No, onestamente no. Non di Dylan. Di certe atmosfere, dell’angoscia, di una certa visione della vita sì, ma io sono spietata quando scrivo, mentre Dylan è una bandiera dell’empatia. La mia prosa non fa sconti, quando scrivo su Dylan Dog invece devo mettere da parte un certo nichilismo e tirar fuori la parte più morbida di me.

…e tu, Mimì, che vuoi? È l’opera teatrale che hai firmato, un poliziesco molto curioso che appartiene a un impegno più ampio. Ce lo vuoi illustrare?

L’opera nasce come spettacolo propedeutico all’opera lirica per le scuole, lo scopo era di avvicinare, attraverso una storia attuale di taglio thriller, i ragazzi all’opera lirica, connettendo alcune arie ai delitti di un serial-killer su cui sta investigando un’ispettrice. Un lavoro complesso perché io sono digiuna o quasi di opera lirica, ma ho avuto l’aiuto del regista e della musicista che si occupava delle parti cantate. L’ennesimo esperimento, in questo caso ben riuscito, mi sembra.

Libri, teatro, cinema. Hai co-sceneggiato per la Filmmaster la fiction Nel nome del male con Fabrizio Bentivoglio, trasmessa da Sky nel giugno 2009. Il fumetto è ancora il tuo mezzo espressivo prediletto o stai pensando ad altro? Ci sono progetti e sogni nel cassetto che vorresti confessarci?

Non ho un mezzo prediletto.
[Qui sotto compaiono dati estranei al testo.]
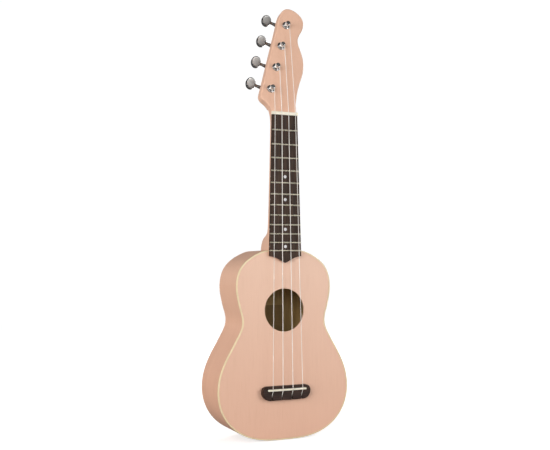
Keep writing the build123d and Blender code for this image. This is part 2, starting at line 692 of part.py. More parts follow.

O meglio, ce l’ho ma è la scrittura in tutte le sue declinazioni. Mi basta scrivere, a volte è sufficiente uno status su Facebook. Scrivo sempre, scrivo comunque, scrivo di tutto. Se proprio devo allora ecco: mi offro come scrittrice di testi di canzoni. Perché c’è in giro roba che proprio non si può sentire [Ride].

Chiudiamo con una nostra consuetudine. Ti va di salutare i lettori di BadComics.it, consigliando un fumetto italiano o estero che ti ha colpito o hai letto recentemente?

L’anno scorso ho letto centinaia di albi per fare il giudice del Gran Guinigi a Lucca, e al di là dei premiati sono rimasta molto colpita da “Fino all’ultima mezz’ora” di Matteo Manera. Proprio per la sua scelta narrativa, il come, non il cosa (per quanto anche il cosa fosse interessante).